On Manning Fireworks, he is already wrestling against the pillars of his identity, questioning things he seemed to know for certain just one album ago. He has never sounded more searching, more tender. The opening lyrics of the album, in the very stark and pretty title track, refer to “birds against a heavy wind that wins in the end.” It’s the rare imagery in a Lenderman song that could come from a book of zen poetry or a Crosby, Stills, Nash & Young song. We’ve heard him sing about birds stuck in a hardware store, gentle rain on an open grill, true love exchanged through airport gifts. But what happens when it’s just us and our nature, face to face? No props, no punchlines.

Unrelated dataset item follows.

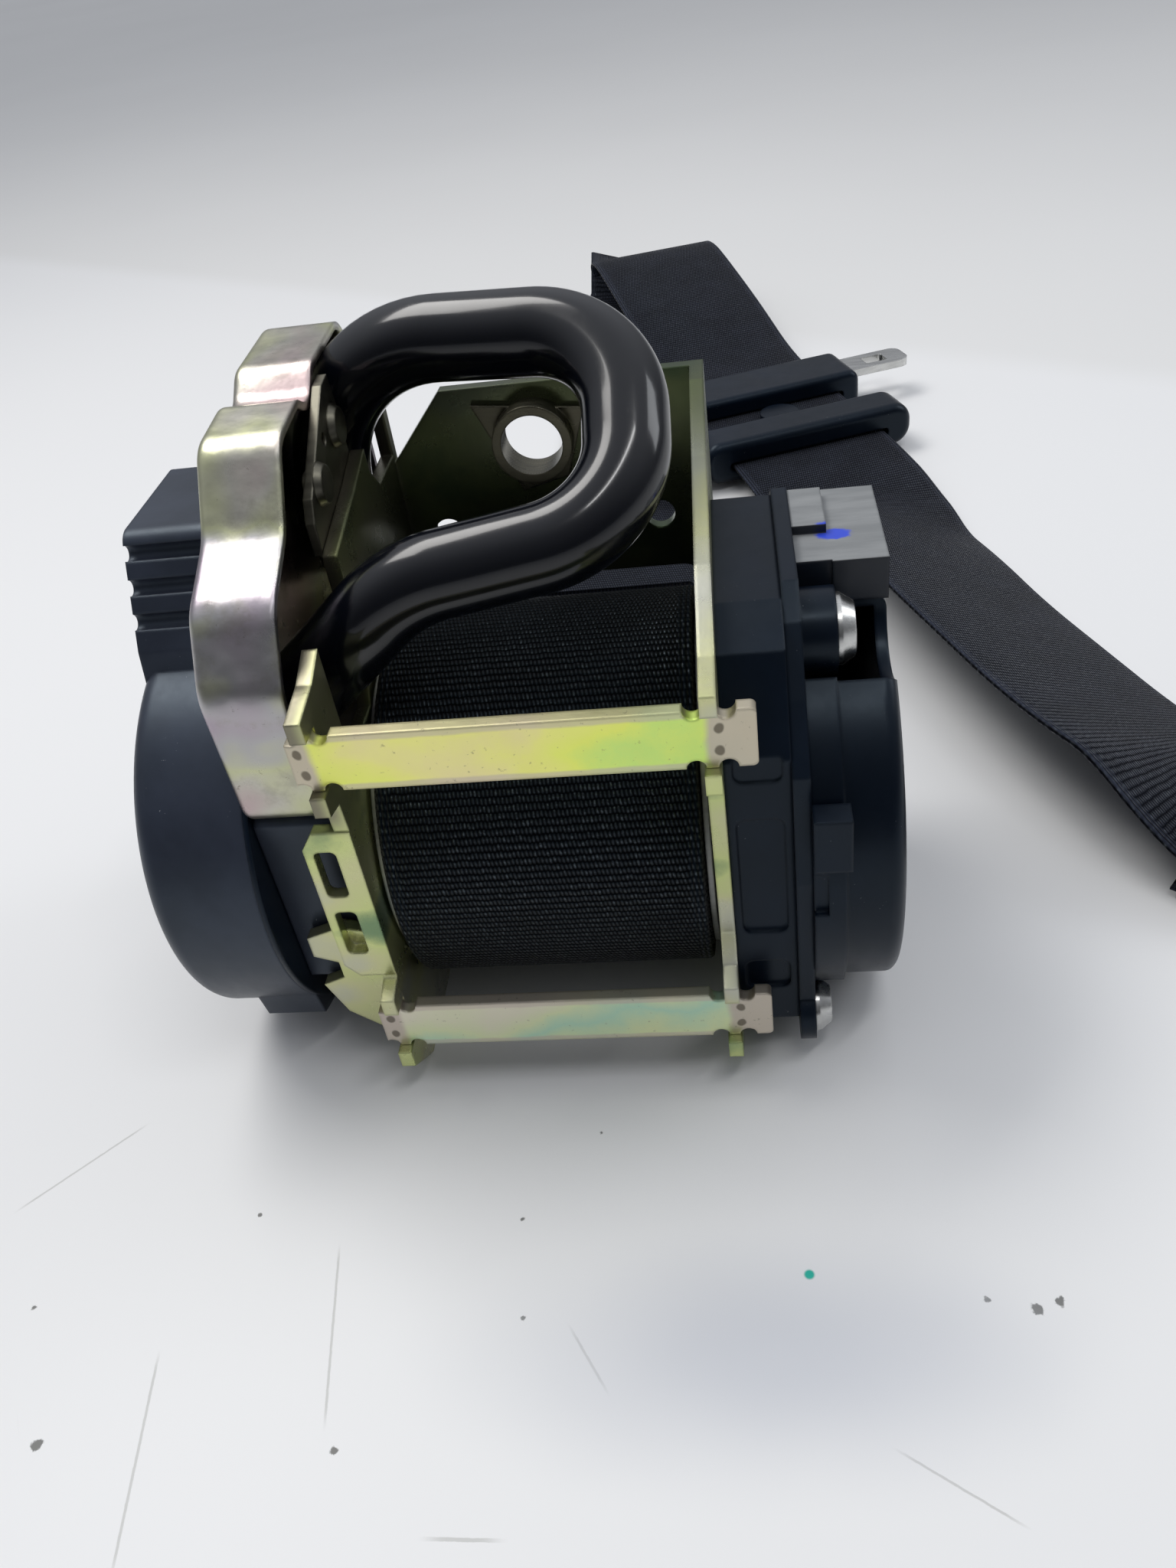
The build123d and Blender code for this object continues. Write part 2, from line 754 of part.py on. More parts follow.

Spoiler alert—it doesn’t end well. And this is how Lenderman finds his way through it. Remember, after all, that his central metaphor about Michael Jordan’s sickly performance in “Hangover Game” isn’t about the unfair expectations we place on generational heroes or the deteriorating effects of nursing our demons with substances. “Hey, I like drinking too,” Lenderman sings in the chorus, and if you ever see him play it live, you’ll stand among a whole bunch of people who feel the same way. Being one with everything, he reminds us, means being one with some pretty down-and-out characters. So it goes with the birds and the heavy wind and the stuff that ends up blowing us off course. Still, the song keeps moving on and so does the guy at its core: born to lose, pushing ahead. What else can you do?